▶ _DO THIS_:
Repeat exactly the lines running from the line that contains "the hole's mouth." to the line that contains "imported = [obj"; include both ends and add nothing.

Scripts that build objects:
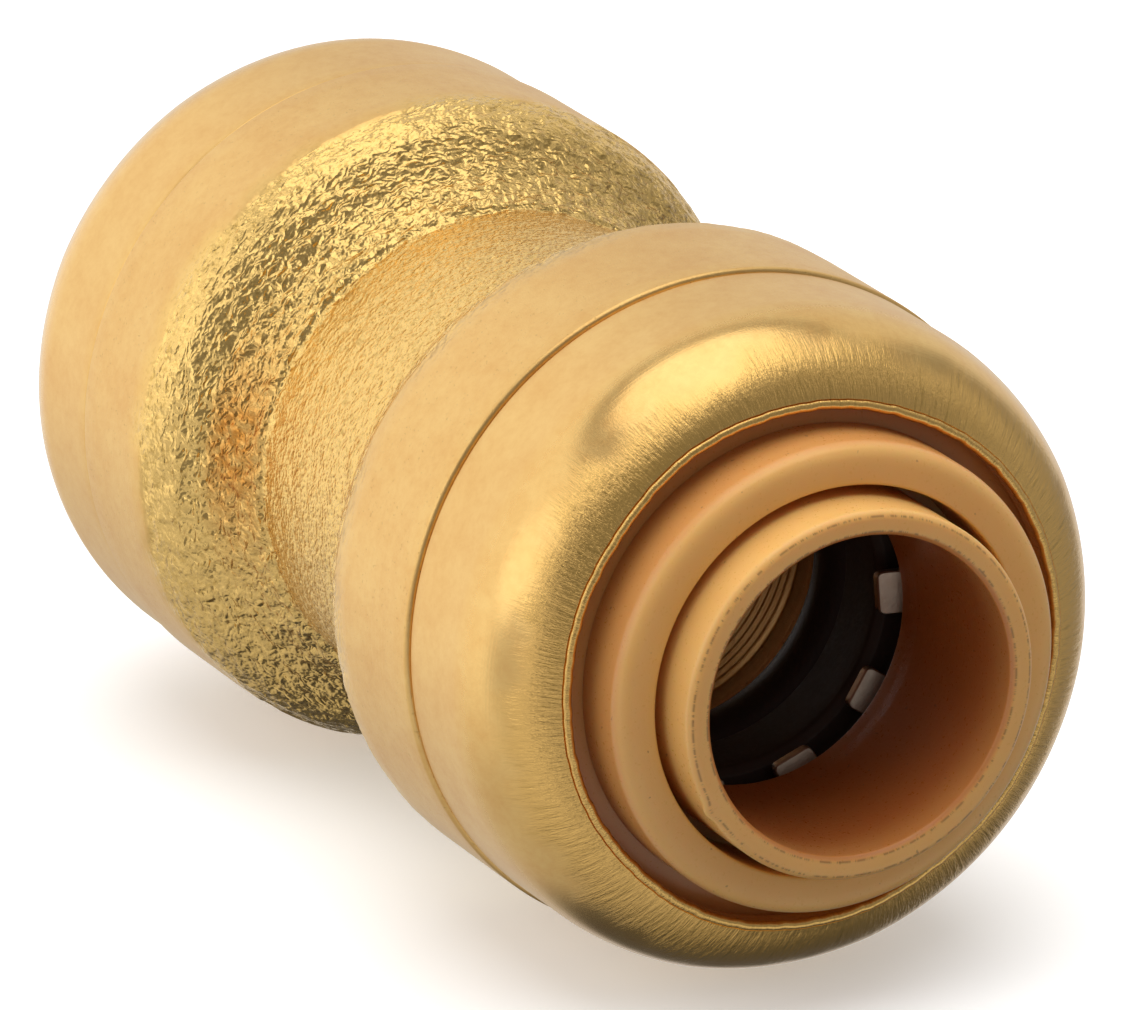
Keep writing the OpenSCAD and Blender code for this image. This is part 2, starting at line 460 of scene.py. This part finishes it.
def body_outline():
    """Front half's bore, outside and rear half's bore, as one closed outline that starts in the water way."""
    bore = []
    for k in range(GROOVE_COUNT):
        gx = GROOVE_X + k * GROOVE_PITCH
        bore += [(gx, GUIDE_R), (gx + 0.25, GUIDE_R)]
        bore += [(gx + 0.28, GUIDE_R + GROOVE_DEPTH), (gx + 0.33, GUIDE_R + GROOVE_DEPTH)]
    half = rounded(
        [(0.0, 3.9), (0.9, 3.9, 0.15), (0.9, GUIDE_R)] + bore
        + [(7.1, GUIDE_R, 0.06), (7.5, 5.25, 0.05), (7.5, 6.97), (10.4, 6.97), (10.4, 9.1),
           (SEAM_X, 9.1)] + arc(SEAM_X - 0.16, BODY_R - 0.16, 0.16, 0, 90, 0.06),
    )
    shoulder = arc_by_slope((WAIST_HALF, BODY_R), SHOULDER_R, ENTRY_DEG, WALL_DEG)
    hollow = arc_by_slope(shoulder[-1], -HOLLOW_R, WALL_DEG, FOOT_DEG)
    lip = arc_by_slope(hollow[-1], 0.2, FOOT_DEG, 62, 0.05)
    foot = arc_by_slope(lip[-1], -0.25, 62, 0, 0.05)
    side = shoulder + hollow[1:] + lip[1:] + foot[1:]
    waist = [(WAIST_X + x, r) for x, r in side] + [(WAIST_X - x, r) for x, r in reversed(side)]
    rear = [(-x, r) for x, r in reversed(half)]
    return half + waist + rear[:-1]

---

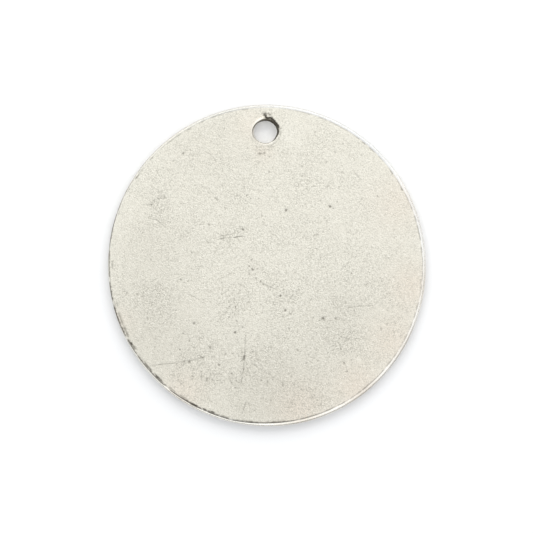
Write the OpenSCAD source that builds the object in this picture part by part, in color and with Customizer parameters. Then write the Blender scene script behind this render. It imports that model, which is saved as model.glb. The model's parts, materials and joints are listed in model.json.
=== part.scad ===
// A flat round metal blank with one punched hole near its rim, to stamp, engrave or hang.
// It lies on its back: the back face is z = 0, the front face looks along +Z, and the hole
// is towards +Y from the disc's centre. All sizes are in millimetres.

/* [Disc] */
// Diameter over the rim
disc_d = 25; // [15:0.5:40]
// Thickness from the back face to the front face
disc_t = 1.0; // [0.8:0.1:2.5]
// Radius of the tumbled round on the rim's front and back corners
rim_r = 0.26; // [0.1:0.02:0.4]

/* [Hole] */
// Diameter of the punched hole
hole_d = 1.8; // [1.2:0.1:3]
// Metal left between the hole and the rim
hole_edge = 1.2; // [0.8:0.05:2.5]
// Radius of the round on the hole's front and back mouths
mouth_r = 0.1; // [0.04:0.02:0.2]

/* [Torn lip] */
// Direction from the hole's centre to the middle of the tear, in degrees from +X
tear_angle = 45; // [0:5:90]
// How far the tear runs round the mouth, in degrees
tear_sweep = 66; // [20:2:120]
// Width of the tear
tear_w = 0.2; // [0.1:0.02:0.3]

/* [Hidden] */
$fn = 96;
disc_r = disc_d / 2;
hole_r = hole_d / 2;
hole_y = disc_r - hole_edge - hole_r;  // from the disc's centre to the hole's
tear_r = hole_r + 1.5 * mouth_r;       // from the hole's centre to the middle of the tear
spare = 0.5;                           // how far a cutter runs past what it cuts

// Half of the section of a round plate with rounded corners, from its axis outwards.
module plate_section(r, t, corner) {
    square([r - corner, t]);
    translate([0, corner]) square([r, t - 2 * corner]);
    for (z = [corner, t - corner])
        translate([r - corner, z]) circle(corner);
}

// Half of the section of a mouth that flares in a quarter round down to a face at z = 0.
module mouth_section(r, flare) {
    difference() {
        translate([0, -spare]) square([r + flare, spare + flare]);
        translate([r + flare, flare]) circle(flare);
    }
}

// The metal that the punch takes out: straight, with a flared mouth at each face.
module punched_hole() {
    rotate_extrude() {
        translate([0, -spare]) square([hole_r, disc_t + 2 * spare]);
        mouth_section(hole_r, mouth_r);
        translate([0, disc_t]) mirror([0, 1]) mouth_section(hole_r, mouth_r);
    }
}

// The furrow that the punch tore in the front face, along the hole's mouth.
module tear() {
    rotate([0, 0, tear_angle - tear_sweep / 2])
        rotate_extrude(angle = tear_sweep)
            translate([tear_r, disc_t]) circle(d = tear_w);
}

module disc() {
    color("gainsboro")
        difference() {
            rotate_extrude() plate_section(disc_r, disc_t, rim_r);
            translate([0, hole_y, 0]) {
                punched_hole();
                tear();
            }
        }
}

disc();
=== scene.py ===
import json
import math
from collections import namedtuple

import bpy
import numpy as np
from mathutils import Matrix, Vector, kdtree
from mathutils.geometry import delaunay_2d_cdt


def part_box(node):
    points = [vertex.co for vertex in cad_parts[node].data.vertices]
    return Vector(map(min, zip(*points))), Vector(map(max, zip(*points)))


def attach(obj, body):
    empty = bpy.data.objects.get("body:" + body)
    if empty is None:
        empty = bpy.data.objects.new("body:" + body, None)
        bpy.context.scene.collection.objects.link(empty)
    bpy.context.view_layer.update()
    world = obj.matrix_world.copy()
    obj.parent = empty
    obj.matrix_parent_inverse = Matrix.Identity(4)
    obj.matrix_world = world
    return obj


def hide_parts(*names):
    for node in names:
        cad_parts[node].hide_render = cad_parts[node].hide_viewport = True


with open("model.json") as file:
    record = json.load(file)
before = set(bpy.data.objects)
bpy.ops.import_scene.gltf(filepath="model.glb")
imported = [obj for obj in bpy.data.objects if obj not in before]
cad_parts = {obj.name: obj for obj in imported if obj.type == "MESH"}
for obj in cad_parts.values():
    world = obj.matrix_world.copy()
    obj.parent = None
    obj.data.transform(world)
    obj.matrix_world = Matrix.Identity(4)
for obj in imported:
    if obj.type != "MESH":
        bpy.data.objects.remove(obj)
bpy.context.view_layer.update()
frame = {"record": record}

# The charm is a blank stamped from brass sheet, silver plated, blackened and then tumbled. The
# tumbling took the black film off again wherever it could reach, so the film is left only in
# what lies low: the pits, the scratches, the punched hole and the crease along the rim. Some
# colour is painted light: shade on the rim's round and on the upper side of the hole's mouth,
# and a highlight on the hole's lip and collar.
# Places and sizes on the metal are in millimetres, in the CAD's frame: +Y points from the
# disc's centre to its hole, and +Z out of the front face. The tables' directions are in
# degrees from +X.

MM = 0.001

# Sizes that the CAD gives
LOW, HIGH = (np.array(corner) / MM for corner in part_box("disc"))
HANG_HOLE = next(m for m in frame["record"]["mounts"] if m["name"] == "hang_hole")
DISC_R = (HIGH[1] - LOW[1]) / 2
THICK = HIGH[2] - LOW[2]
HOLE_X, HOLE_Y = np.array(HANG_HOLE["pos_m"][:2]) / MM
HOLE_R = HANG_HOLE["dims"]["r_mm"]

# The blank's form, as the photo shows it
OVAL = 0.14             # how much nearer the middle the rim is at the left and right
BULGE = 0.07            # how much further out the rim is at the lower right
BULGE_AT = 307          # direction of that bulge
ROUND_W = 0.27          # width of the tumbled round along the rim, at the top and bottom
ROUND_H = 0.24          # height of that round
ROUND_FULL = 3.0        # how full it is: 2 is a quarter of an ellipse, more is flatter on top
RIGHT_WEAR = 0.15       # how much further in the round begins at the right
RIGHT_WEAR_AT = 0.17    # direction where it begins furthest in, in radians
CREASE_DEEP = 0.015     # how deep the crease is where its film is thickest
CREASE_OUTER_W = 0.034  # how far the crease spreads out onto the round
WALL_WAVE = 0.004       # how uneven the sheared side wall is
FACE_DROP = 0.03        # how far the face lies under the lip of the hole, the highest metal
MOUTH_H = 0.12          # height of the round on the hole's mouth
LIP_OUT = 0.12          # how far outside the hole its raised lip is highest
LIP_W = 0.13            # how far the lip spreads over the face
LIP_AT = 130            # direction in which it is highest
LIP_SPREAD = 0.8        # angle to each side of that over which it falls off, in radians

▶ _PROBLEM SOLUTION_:
// The furrow that the punch tore in the front face, along the hole's mouth.
module tear() {
    rotate([0, 0, tear_angle - tear_sweep / 2])
        rotate_extrude(angle = tear_sweep)
            translate([tear_r, disc_t]) circle(d = tear_w);
}

module disc() {
    color("gainsboro")
        difference() {
            rotate_extrude() plate_section(disc_r, disc_t, rim_r);
            translate([0, hole_y, 0]) {
                punched_hole();
                tear();
            }
        }
}

disc();
=== scene.py ===
import json
import math
from collections import namedtuple

import bpy
import numpy as np
from mathutils import Matrix, Vector, kdtree
from mathutils.geometry import delaunay_2d_cdt


def part_box(node):
    points = [vertex.co for vertex in cad_parts[node].data.vertices]
    return Vector(map(min, zip(*points))), Vector(map(max, zip(*points)))


def attach(obj, body):
    empty = bpy.data.objects.get("body:" + body)
    if empty is None:
        empty = bpy.data.objects.new("body:" + body, None)
        bpy.context.scene.collection.objects.link(empty)
    bpy.context.view_layer.update()
    world = obj.matrix_world.copy()
    obj.parent = empty
    obj.matrix_parent_inverse = Matrix.Identity(4)
    obj.matrix_world = world
    return obj


def hide_parts(*names):
    for node in names:
        cad_parts[node].hide_render = cad_parts[node].hide_viewport = True


with open("model.json") as file:
    record = json.load(file)
before = set(bpy.data.objects)
bpy.ops.import_scene.gltf(filepath="model.glb")
imported = [obj for obj in bpy.data.objects if obj not in before]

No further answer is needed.